Some, it seems, imagine that Augustine and others slavishly adopted Platonic philosophy, and therefore disdained our bodily existence and abandoned any hope in the resurrection of the body. So I was glad to find the following extract from Augustine’s City of God in Alister McGrath’s The Christian Theology Reader. Here it is, in the widely-available NPNF edition (emphases added):
Thus the souls of departed saints are not affected by [McGrath: ‘not troubled by’] the death which dismisses them from their bodies, because their flesh rests in hope [Psalm 16:9], no matter what indignities it receives after sensation is gone. For they do not desire that their bodies be forgotten, as Plato thinks fit, but rather, because they remember what has been promised by Him who deceives no man, and who gave them security for the safe keeping even of the hairs of their head [Luke 21:18], they with a longing patience wait in hope of the resurrection of their bodies, in which they have suffered many hardships, and are now to suffer never again. For if they did not ‘hate their own flesh,’ [Ephesians 5:29] when it, with its native infirmity, opposed their will, and had to be constrained by the spiritual law, how much more shall they love it, when it shall even itself have become spiritual!
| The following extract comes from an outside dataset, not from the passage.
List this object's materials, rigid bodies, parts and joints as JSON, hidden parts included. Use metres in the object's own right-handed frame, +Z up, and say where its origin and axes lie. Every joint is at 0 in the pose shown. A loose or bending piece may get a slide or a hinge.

For as, when the spirit serves the flesh, it is fitly called carnal, so, when the flesh serves the spirit, it will justly be called spiritual. Not that it is converted into spirit, as some fancy from the words, ‘It is sown in corruption, it is raised in incorruption,’ [1 Corinthians 15:42] [McGrath: ‘It is sown as a natural body, it will rise as a spiritual body’, similarly in R. W. Dyson’s 1998 translation] but because it is subject to the spirit with a perfect and marvellous readiness of obedience, and responds in all things to the will that has entered on immortality, all reluctance, all corruption, and all slowness being removed. For the body will not only be better than it was here in its best estate of health, but it will surpass the bodies of our first parents ere they sinned (Book XIII, Chapter 20).
In other words, while our hope for the future goes beyond mere restoration of the original creation, we do not hope for less than that. Our bodies will be raised and glorified, not abandoned to decay.